== Exercise details ==
Repeat every line below exactly as it reads.

== Raw data ==

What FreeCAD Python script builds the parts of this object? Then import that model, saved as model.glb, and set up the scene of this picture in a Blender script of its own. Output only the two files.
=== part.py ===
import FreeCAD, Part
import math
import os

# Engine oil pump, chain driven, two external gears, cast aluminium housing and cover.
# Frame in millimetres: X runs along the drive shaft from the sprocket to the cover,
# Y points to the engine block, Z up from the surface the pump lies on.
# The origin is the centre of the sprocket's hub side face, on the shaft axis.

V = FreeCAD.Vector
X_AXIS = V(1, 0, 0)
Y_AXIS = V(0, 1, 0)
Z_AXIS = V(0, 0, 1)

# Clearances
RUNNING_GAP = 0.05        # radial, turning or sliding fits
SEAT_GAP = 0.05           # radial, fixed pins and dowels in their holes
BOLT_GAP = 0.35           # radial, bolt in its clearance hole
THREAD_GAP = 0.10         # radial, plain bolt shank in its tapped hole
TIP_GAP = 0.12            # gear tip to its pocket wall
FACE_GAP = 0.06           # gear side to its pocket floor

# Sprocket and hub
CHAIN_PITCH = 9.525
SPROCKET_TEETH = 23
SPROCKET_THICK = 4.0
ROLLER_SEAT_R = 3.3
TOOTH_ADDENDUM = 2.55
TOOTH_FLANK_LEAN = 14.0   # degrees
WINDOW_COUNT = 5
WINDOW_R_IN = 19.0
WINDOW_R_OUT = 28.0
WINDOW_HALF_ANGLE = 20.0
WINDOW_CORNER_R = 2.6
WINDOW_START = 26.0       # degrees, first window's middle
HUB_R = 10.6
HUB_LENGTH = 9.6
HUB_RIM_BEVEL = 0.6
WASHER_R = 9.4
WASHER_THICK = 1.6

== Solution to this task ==
What FreeCAD Python script builds the parts of this object? Then import that model, saved as model.glb, and set up the scene of this picture in a Blender script of its own. Output only the two files.
=== part.py ===
import FreeCAD, Part
import math
import os

# Engine oil pump, chain driven, two external gears, cast aluminium housing and cover.
# Frame in millimetres: X runs along the drive shaft from the sprocket to the cover,
# Y points to the engine block, Z up from the surface the pump lies on.
# The origin is the centre of the sprocket's hub side face, on the shaft axis.

V = FreeCAD.Vector
X_AXIS = V(1, 0, 0)
Y_AXIS = V(0, 1, 0)
Z_AXIS = V(0, 0, 1)

# Clearances
RUNNING_GAP = 0.05        # radial, turning or sliding fits
SEAT_GAP = 0.05           # radial, fixed pins and dowels in their holes
BOLT_GAP = 0.35           # radial, bolt in its clearance hole
THREAD_GAP = 0.10         # radial, plain bolt shank in its tapped hole
TIP_GAP = 0.12            # gear tip to its pocket wall
FACE_GAP = 0.06           # gear side to its pocket floor

# Sprocket and hub
CHAIN_PITCH = 9.525
SPROCKET_TEETH = 23
SPROCKET_THICK = 4.0
ROLLER_SEAT_R = 3.3
TOOTH_ADDENDUM = 2.55
TOOTH_FLANK_LEAN = 14.0   # degrees
WINDOW_COUNT = 5
WINDOW_R_IN = 19.0
WINDOW_R_OUT = 28.0
WINDOW_HALF_ANGLE = 20.0
WINDOW_CORNER_R = 2.6
WINDOW_START = 26.0       # degrees, first window's middle
HUB_R = 10.6
HUB_LENGTH = 9.6
HUB_RIM_BEVEL = 0.6
WASHER_R = 9.4
WASHER_THICK = 1.6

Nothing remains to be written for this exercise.